• COLLECTED MATERIAL
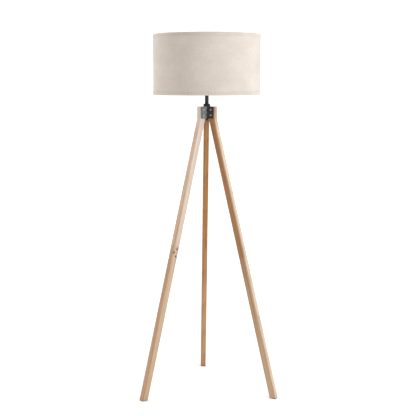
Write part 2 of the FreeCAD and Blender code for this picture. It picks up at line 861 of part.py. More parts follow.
def shade_clamp_ring():
    """The ring that is screwed down the skirt to clamp the shade, with a grip of shallow flutes."""
    bottom = "flange_top + fitter_height"
    top = "flange_top + fitter_height + ring_height"
    bore = "skirt_radius + lamp_clearance"
    rim = "ring_diameter / 2"
    grip = "ring_grip_height + ring_step_rise"
    body = turned("shade_clamp_ring", [
        (bore, bottom),
        (rim, bottom),
        (rim, f"{bottom} + ring_grip_height"),
        (f"{rim} - ring_step", f"{bottom} + {grip}"),
        (f"{rim} - ring_step - ring_taper", top),
        (bore, top),
    ])
    flute = make_sketch(body, "XY_Plane", bottom)
    draw_circle(flute, f"{rim} + ring_grip_radius * ring_grip_share", "0", "ring_grip_radius")
    pocket = add_pocket(body, flute, f"{grip} + cut_margin", "forward")
    pattern = body.newObject("PartDesign::PolarPattern", "flutes")
    pattern.Originals = [pocket]
    pattern.Axis = (origin_item(body, "Z_Axis"), [""])
    pattern.Angle = 360
    pattern.Occurrences = int(value("ring_grip_count"))
    body.Tip = pattern
    doc.recompute()
    return body


# ---- shade ----

def wire_ring(label, height):
    ring = doc.addObject("Part::Torus", label)
    ring.setExpression("Radius1", named("wire_path"))
    ring.setExpression("Radius2", named("wire_radius"))
    ring.Placement = FreeCAD.Placement(Vector(0, 0, value(height)), FreeCAD.Rotation())
    return ring


def spider_arm(azimuth):
    """A straight wire from the fitter ring's rim down to the shade's lower wire ring."""
    height_in = value("flange_top + fitter_height / 2")
    height_out = value("shade_bottom + wire_inset")
    start = Vector(value("fitter_radius - fitter_width / 2"), 0, height_in)
    end = Vector(value("wire_path"), 0, height_out)
    arm = doc.addObject("Part::Cylinder", "spider_arm")
    arm.setExpression("Radius", named("arm_diameter / 2"))
    arm.Height = start.distanceToPoint(end)
    lean = FreeCAD.Placement(start, FreeCAD.Rotation(Z_AXIS, end - start))
    turn = FreeCAD.Placement(Vector(0, 0, 0), FreeCAD.Rotation(Z_AXIS, azimuth))
    arm.Placement = turn.multiply(lean)
    return arm


def shade_spider():
    """The shade's lower frame: a wire ring, three arms and the fitter ring, welded together."""
    lower_ring = wire_ring("spider_wire", "shade_bottom + wire_inset")
    fitter = turned("spider_fitter", ring_outline(
        "fitter_bore", "fitter_radius", "flange_top", "flange_top + fitter_height"))
    arms = [spider_arm(azimuth) for azimuth in LEG_AZIMUTHS.values()]
    welded = doc.addObject("Part::MultiFuse", "spider_welded")
    welded.Shapes = [lower_ring, fitter] + arms
    # The arms are trimmed flush with the fitter ring where the flange and the clamping ring lie.
    inner = "fitter_bore - arm_trim_margin"
    above = turned("spider_trim_above", ring_outline(
        inner, "ring_diameter / 2 + arm_trim_clearance",
        "flange_top + fitter_height", "flange_top + arm_trim_height"))
    below = turned("spider_trim_below", ring_outline(
        inner, "flange_diameter / 2 + arm_trim_clearance",
        "flange_top - arm_trim_height", "flange_top"))
    trim = doc.addObject("Part::Compound", "spider_trim")
    trim.Links = [above, below]
    spider = doc.addObject("Part::Cut", "shade_spider")
    spider.Base = welded
    spider.Tool = trim
    return spider


def shade_liner():
    return turned("shade_liner", ring_outline(
        "liner_inner", "liner_outer", "shade_bottom + hem_gauge", "overall_height - hem_gauge"))


def shade_fabric():
    return turned("shade_fabric", ring_outline(
        "liner_outer", "liner_outer + cloth_gauge",
        "shade_bottom + hem_gauge", "overall_height - hem_gauge"))


def hem_outline(edge, inward):
    """A strip of cloth folded over the shade's edge and tucked under the wire ring.
    inward is the sign of the way from the edge into the shade."""
    def level(depth):
        return f"{edge} {inward} ({depth})"
    cloth_outer = "shade_radius - hem_gauge"
    flap = "liner_inner - hem_gauge"
    return [
        ("shade_radius", level("hem_height")),
        ("shade_radius", level("0")),
        ("hem_inner", level("0")),
        ("hem_inner", level("hem_tuck - hem_gauge")),
        (flap, level("hem_tuck + wire_diameter")),
        (flap, level("hem_height")),
        ("liner_inner", level("hem_height")),
        ("liner_inner", level("hem_tuck + wire_diameter - hem_gauge")),
        ("hem_inner + hem_gauge", level("hem_tuck - hem_gauge")),
        ("hem_inner + hem_gauge", level("hem_gauge")),
        (cloth_outer, level("hem_gauge")),
        (cloth_outer, level("hem_height")),
    ]


def shade_bottom_hem():
    """The lower hem has three notches on its inside, where the spider's arms pass."""
    hem = turned("bottom_hem_blank", hem_outline("shade_bottom", "+"))
    notches = doc.addObject("Part::Compound", "hem_notches")
    notches.Links = [arm_notch(azimuth) for azimuth in LEG_AZIMUTHS.values()]
    cut = doc.addObject("Part::Cut", "shade_bottom_hem")
    cut.Base = hem
    cut.Tool = notches
    return cut


def arm_notch(azimuth):
    notch = doc.addObject("Part::Box", "hem_notch")
    width = "arm_diameter + 2 * notch_clearance"
    notch.setExpression("Length", named("liner_inner - hem_inner + cut_margin"))
    notch.setExpression("Width", named(width))
    notch.setExpression("Height", named("hem_height"))
    corner = Vector(value("hem_inner - cut_margin"), -value(width) / 2,
                    value("shade_bottom + hem_gauge"))
    turn = FreeCAD.Placement(Vector(0, 0, 0), FreeCAD.Rotation(Z_AXIS, azimuth))
    notch.Placement = turn.multiply(FreeCAD.Placement(corner, FreeCAD.Rotation()))
    return notch


# ---- bulb ----

def bulb_glass():
    """A pear-shaped envelope with an even wall, open at the neck inside the cap."""
    radius = "bulb_diameter / 2"
    neck = "bulb_neck_diameter / 2"
    neck_top = "bulb_cap_top + bulb_neck_height"

    def wall(inset):
        ball = f"({radius} - {inset})"
        foot = (f"{ball} * cos({BALL_END})", f"bulb_centre - {ball} * sin({BALL_END})")
        return foot, (ball, "bulb_centre"), ("0", f"bulb_centre + {ball}")

    outer_foot, outer_side, outer_top = wall("0")
    inner_foot, inner_side, inner_top = wall("bulb_wall")
    return turned("bulb_glass", [
        ("bulb_cap_inner - bulb_wall", "bulb_cap_top - bulb_neck_tuck"),
        ("bulb_cap_inner", "bulb_cap_top - bulb_neck_tuck"),
        ("bulb_cap_inner", "bulb_cap_top"),
        (neck, "bulb_cap_top + bulb_neck_bevel"),
        (neck, neck_top),
        (*outer_foot, outer_side),
        outer_top,
        (*inner_top, inner_side),
        inner_foot,
        (f"{neck} - bulb_wall", neck_top),
        (f"{neck} - bulb_wall", "bulb_cap_top + 2 * bulb_neck_bevel"),
        ("bulb_cap_inner - bulb_wall", "bulb_cap_top + bulb_neck_bevel"),
    ])


def bulb_cap():
    return threaded_shell(
        "bulb_cap", "lamp_thread_radius", "bulb_cap_gauge", "bulb_cap_bottom", "bulb_cap_top")


def bulb_insulator():
    return turned("bulb_insulator", [
        ("0", "bulb_tip + bulb_tip_height"),
        ("bulb_tip_diameter / 2", "bulb_tip + bulb_tip_height"),
        ("lamp_thread_radius - lamp_thread_depth", "bulb_cap_bottom"),
        ("0", "bulb_cap_bottom"),
    ])


def bulb_contact():
    return turned("bulb_contact", [
        ("0", "bulb_tip"),
        ("bulb_tip_diameter / 2 - bulb_tip_bevel", "bulb_tip"),
        ("bulb_tip_diameter / 2", "bulb_tip + bulb_tip_height"),
        ("0", "bulb_tip + bulb_tip_height"),
    ])


# ---- the lamp ----

def build_lamp():
    pieces = []
    for side, azimuth in LEG_AZIMUTHS.items():
        for make in (upper_leg, lower_leg, foot_pad, lap_screws, lap_inserts,
                     bracket_screws, sleeve_nuts):
            pieces.append(make(side, azimuth))
    plates = [bracket_plate(side, azimuth) for side, azimuth in PLATE_AZIMUTHS.items()]
    pieces += plates
    pieces.append(hub_tube(plates))
    pieces += [pole_collar(), pole(), hub_nipple(), hub_washer(), hub_nut(), cord_bush()]
    pieces += [holder_nipple(), holder_cap(), holder_base(), holder_terminals(), screw_shell(),
               centre_contact(), holder_skirt(), shade_clamp_ring()]
    top_hem = turned("shade_top_hem", hem_outline("overall_height", "-"))
    pieces += [shade_spider(), wire_ring("shade_top_ring", "overall_height - wire_inset"),
               shade_liner(), shade_fabric(), top_hem, shade_bottom_hem()]
    pieces += [bulb_glass(), bulb_cap(), bulb_insulator(), bulb_contact()]
    doc.recompute()
    return pieces


def check_document(pieces):
    for item in doc.Objects:
        if "Invalid" in item.State or "Error" in item.State:
            raise RuntimeError(f"{item.Name} failed: {item.State}")
    for piece in pieces:
        if piece.Shape.isNull() or not piece.Shape.isValid():
            raise RuntimeError(f"{piece.Label} has no valid shape")
        if not piece.Shape.Solids:
            raise RuntimeError(f"{piece.Label} has no solid")


def write_parts(pieces):
    os.makedirs("parts", exist_ok=True)
    for piece in pieces:
        piece.Shape.exportStep(f"parts/{piece.Label}.step")


lamp = build_lamp()
check_document(lamp)
write_parts(lamp)
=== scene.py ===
import math

import bmesh
import bpy
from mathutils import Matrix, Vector


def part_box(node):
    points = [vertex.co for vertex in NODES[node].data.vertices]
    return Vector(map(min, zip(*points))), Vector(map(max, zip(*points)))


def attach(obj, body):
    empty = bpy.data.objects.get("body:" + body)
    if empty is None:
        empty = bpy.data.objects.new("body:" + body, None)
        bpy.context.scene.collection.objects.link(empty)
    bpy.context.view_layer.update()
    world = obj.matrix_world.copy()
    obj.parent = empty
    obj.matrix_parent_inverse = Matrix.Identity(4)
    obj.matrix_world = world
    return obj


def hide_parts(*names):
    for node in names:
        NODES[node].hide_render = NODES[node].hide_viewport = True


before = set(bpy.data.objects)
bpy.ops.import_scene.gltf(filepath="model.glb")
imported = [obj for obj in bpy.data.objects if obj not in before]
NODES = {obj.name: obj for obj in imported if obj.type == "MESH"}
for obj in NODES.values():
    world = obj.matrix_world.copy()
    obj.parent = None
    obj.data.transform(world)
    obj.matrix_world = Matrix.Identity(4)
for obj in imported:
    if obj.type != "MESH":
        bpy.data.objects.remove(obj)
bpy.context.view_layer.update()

# Looks for the tripod floor lamp: metres, +Z up, the floor at z = 0, the lamp's axis on +Z.
LEG_AZIMUTHS = {"back": 90, "left": 210, "right": 330}


def low(node):
    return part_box(node)[0]


def high(node):
    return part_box(node)[1]


SHADE_RADIUS = high("shade_top_hem")[0]
SHADE_TOP = high("shade_top_hem")[2]
SHADE_BOTTOM = low("shade_bottom_hem")[2]
HEM_HEIGHT = high("shade_bottom_hem")[2] - SHADE_BOTTOM
CLOTH_RADIUS = high("shade_fabric")[0]
LINER_RADIUS = high("shade_liner")[0]
BRACKET_BOTTOM = low("bracket_plate_front")[2]
# The back leg leans in the YZ plane, so its box gives every leg's slope. The leg's head reaches
# this far past the screws that hold it.
HEAD_PAST_SCREWS = 0.012
LEG_BLOCK_OUTER = high("bracket_screws_back")[1] + HEAD_PAST_SCREWS
FOOT_OUTER = high("lower_leg_back")[1]
LEG_LEAN = math.atan2(FOOT_OUTER - LEG_BLOCK_OUTER, BRACKET_BOTTOM)
LEG_OUTER_FACE = FOOT_OUTER * math.cos(LEG_LEAN)


# ---- shader helpers ----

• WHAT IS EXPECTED
Reproduce the lines exactly, from the line that contains "return pieces" through the line that contains "NODES[node].hide_render = NODES[node].hide_viewport", and nothing more.

• RESULT BELOW
    return pieces


def check_document(pieces):
    for item in doc.Objects:
        if "Invalid" in item.State or "Error" in item.State:
            raise RuntimeError(f"{item.Name} failed: {item.State}")
    for piece in pieces:
        if piece.Shape.isNull() or not piece.Shape.isValid():
            raise RuntimeError(f"{piece.Label} has no valid shape")
        if not piece.Shape.Solids:
            raise RuntimeError(f"{piece.Label} has no solid")


def write_parts(pieces):
    os.makedirs("parts", exist_ok=True)
    for piece in pieces:
        piece.Shape.exportStep(f"parts/{piece.Label}.step")


lamp = build_lamp()
check_document(lamp)
write_parts(lamp)
=== scene.py ===
import math

import bmesh
import bpy
from mathutils import Matrix, Vector


def part_box(node):
    points = [vertex.co for vertex in NODES[node].data.vertices]
    return Vector(map(min, zip(*points))), Vector(map(max, zip(*points)))


def attach(obj, body):
    empty = bpy.data.objects.get("body:" + body)
    if empty is None:
        empty = bpy.data.objects.new("body:" + body, None)
        bpy.context.scene.collection.objects.link(empty)
    bpy.context.view_layer.update()
    world = obj.matrix_world.copy()
    obj.parent = empty
    obj.matrix_parent_inverse = Matrix.Identity(4)
    obj.matrix_world = world
    return obj


def hide_parts(*names):
    for node in names:
        NODES[node].hide_render = NODES[node].hide_viewport = True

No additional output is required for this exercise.